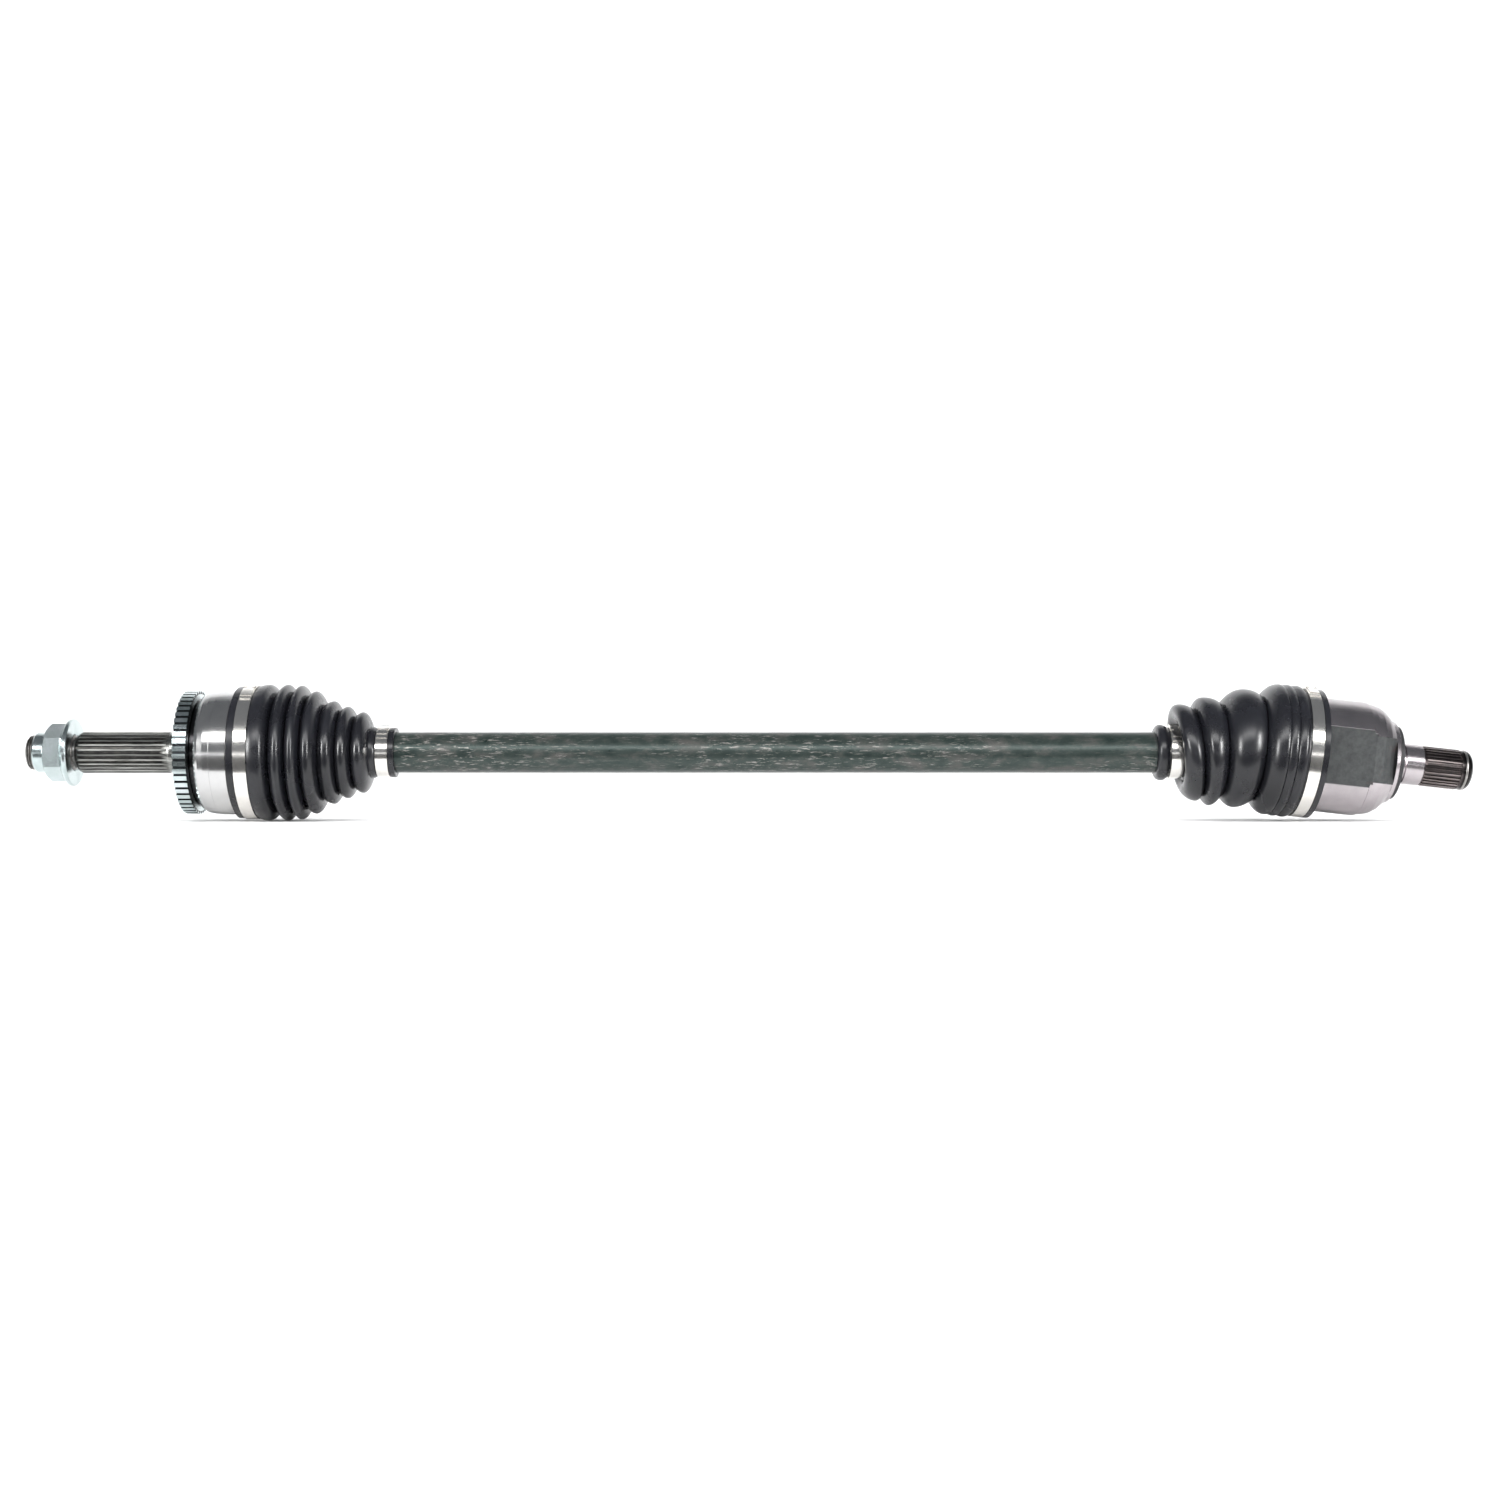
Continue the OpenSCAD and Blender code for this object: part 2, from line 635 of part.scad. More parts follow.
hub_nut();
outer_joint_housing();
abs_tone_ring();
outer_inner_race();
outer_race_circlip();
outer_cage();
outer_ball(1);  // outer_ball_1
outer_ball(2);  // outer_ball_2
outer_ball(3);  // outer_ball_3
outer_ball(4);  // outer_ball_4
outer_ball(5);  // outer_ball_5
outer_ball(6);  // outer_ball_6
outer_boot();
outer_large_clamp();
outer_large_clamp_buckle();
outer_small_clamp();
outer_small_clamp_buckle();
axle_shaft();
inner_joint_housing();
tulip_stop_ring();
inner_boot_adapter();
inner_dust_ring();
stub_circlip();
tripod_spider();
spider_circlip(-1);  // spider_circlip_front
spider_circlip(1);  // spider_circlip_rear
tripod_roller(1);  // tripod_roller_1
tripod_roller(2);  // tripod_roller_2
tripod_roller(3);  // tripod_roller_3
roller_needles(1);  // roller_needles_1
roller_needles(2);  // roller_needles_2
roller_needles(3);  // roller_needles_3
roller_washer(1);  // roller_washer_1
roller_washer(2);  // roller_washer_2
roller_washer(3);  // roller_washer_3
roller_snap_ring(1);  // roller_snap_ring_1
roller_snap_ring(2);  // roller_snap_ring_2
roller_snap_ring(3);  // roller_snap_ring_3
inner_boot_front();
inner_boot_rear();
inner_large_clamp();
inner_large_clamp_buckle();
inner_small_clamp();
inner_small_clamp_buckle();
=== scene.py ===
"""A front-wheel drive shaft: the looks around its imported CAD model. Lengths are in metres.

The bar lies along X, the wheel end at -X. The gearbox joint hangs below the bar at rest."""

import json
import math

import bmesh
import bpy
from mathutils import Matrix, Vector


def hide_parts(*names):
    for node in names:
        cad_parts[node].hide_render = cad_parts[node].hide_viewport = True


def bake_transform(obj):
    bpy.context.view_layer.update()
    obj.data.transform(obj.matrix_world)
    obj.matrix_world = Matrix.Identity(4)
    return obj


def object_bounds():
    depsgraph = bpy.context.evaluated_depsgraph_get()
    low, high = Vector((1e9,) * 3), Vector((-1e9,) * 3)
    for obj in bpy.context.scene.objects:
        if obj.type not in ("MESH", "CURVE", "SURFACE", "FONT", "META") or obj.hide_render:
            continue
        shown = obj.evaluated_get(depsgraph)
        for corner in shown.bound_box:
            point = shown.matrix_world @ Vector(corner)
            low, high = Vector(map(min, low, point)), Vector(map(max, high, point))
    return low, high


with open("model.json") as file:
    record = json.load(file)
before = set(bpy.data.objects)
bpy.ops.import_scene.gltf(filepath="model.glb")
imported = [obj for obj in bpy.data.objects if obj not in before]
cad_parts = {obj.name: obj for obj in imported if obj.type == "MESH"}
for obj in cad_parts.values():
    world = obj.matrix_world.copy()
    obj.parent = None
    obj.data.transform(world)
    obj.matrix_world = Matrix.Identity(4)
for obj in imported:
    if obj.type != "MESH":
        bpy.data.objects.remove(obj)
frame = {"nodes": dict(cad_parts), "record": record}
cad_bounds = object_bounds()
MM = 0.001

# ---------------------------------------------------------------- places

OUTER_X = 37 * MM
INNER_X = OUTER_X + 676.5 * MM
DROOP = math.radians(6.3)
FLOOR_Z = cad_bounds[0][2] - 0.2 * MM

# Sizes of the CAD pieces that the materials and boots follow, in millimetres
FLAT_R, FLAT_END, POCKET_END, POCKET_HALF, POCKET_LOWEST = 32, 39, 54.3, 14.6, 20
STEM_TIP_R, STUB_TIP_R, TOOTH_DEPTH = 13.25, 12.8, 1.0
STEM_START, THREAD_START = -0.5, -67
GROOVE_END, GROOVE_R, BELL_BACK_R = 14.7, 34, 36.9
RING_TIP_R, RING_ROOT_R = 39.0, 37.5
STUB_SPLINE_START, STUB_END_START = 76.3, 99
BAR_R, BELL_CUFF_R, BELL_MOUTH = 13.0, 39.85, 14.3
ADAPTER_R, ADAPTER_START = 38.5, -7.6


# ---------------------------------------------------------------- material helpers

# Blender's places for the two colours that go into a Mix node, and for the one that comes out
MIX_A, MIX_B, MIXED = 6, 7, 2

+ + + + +

_Required work_
Above is a listing; print exactly its lines from the one with "inner_boot_front();" through the one with "Vector(map(max, high, point))", and no other lines.

_Written solution_
inner_boot_front();
inner_boot_rear();
inner_large_clamp();
inner_large_clamp_buckle();
inner_small_clamp();
inner_small_clamp_buckle();
=== scene.py ===
"""A front-wheel drive shaft: the looks around its imported CAD model. Lengths are in metres.

The bar lies along X, the wheel end at -X. The gearbox joint hangs below the bar at rest."""

import json
import math

import bmesh
import bpy
from mathutils import Matrix, Vector


def hide_parts(*names):
    for node in names:
        cad_parts[node].hide_render = cad_parts[node].hide_viewport = True


def bake_transform(obj):
    bpy.context.view_layer.update()
    obj.data.transform(obj.matrix_world)
    obj.matrix_world = Matrix.Identity(4)
    return obj


def object_bounds():
    depsgraph = bpy.context.evaluated_depsgraph_get()
    low, high = Vector((1e9,) * 3), Vector((-1e9,) * 3)
    for obj in bpy.context.scene.objects:
        if obj.type not in ("MESH", "CURVE", "SURFACE", "FONT", "META") or obj.hide_render:
            continue
        shown = obj.evaluated_get(depsgraph)
        for corner in shown.bound_box:
            point = shown.matrix_world @ Vector(corner)
            low, high = Vector(map(min, low, point)), Vector(map(max, high, point))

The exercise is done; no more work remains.